A Song That Perfectly Describes My Love Life.
Read to see if the shoe fits.
I was just talking to a friend recently and he was telling me all the strategies he uses to get girls. I found myself nodding throughout the conversation and saying things like, “That is pretty good, and I could see that working.”
I finished it off by saying, “…Could never work on me though.”
“Nothing works on you.” He agreed. And he would know because he tried. Really, really tried.
I let him on a little secret, that there is something that works on me. It is nothing special. It’s just a small tactic that you have to carry out with precision because although I’m still easily manipulated, I am also very self-aware.
I called it the thing, that in order for me to date someone they must have the thing.
He didn’t get what I mean by the thing after I explained it about fifty times, so I pointed to someone from our class (we were at the library) and I said, “He has the thing.”
“Ohhh!! You mean someone who doesn’t care,” he said right after I showed him the guy. There was nothing about not caring in my description of the thing. I mean I didn’t even explain why that guy has the thing.
After I got defensive about what he said, he made jokes about how I need multiple therapists instead of just one. I then allowed myself to admit something I have known to be true for a long time now.
He is right, the thing is not caring but specifically, not caring about me. This made me think back to a song that accurately describes how I feel and what the thing really is.
The song that perfectly describes my love life is “HMU If You Don’t Like Me” by Ashley Kutcher.
She articulates how much I go crazy for people who don’t like me.
I tell myself that I want someone who will respond to my texts as soon as I send them, someone that I will never question their love for me, someone who calls me daily to check up on me, someone who is caring and loving.
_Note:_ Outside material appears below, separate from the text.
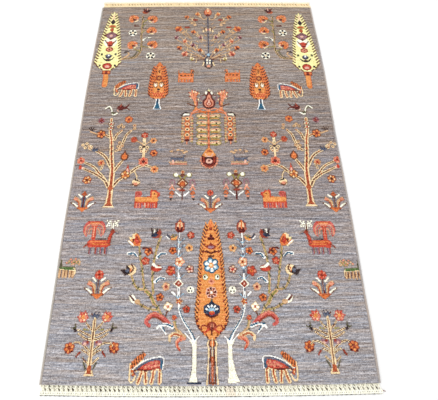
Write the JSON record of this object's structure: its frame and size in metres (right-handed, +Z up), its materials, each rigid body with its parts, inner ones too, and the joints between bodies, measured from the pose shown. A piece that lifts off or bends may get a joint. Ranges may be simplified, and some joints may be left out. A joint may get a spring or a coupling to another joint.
{
  "type": "hand-knotted wool carpet",
  "caption": "Flat hand-knotted wool carpet with overcast side cords and a narrow band of knotted warps at each end.",
  "frame": {"origin": "on the floor under the middle of the whole carpet, fringes included", "axes": "+Y along the carpet to its far end, where the trees' tops point; +X across it; +Z up out of the pile"},
  "size_m": [1.0049, 1.6236, 0.009],
  "materials": {
    "pile_wool": "cut wool pile, grey with banded dye and small coloured figures",
    "side_wool": "overcast wool yarn",
    "warp_cotton": "undyed cotton warps, knotted"
  },
  "bodies": {
    "root": {"pile_field": "pile_wool", "selvedge_left": "side_wool", "selvedge_right": "side_wool", "fringe_near": "warp_cotton", "fringe_far": "warp_cotton"}
  },
  "joints": []
}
I mean in theory I do but in practicality I never do.
It could be my daddy issues, that I’m trying to recreate my relationship with my father, and this time truly feel his love. Or it could be the fact that I don’t actually want a partner so I chase after emotionally unavailable people so that I can say that I did my part, I tried but it just didn’t work out.
It could be the fact that I don’t feel enough that I feel like deep down something is wrong with me, so I unconsciously seek people who don’t want me to confirm that belief. Or it could be that I have an avoidant attachment style so someone who doesn’t want to be around me all the time feels less overwhelming to be with. (Nah, doesn’t justify the dragon moths in my stomach when I like someone).
Or it could be all of the above reasons.
This is my favourite part of the song.
It is true, I only care when you don’t want me back.
It is so upsetting that I get hit on multiple times a day and that I meet all sorts of different guys. That I meet people who call me multiple times a day to either ask about my day or want to take me out.
I meet guys who offer to cook for me, people who make my problems theirs, people who have a lot in common with me, people with excellent communication skills and people who let me know clearly that they want to have a relationship with me.
But despite all of that, I fixate on the guy that sends me two half-hearted texts per week, who never calls, and who has never indicated that he wants a relationship. I decide that that is the guy for me.
I am embarrassed to admit that I am currently obsessing over one of these guys. We were kinda talking, kinda flirting. I liked him a little bit but made sure that things didn’t escalate because again, he wanted all the benefits of being in a relationship without the responsibility of being in one.
We have gone weeks without talking in the past and that was fine because I was the one who initiated it when I felt that things were getting a little too heated. Recently, he grew cold, and I have been obsessing over him ever since (it’s been about a week).
At times I feel like I might wither away if he doesn’t give me his attention. Like I am a plant, and he is the sun. I need him to survive.
The funny thing is, I do not want a relationship with him or anything to do with him really. He just triggered my trauma response by ignoring me. I know for a fact that if he would give me his attention, I would instantly lose interest in him. That is just how it goes.
I know this all sounds sad, and that is because it is.
Now tell me, do you relate to my story? Do you find my story strange? What is your love life like and what song do you feel describes it?
Thank you so much for reading. Enjoy the rest of your day.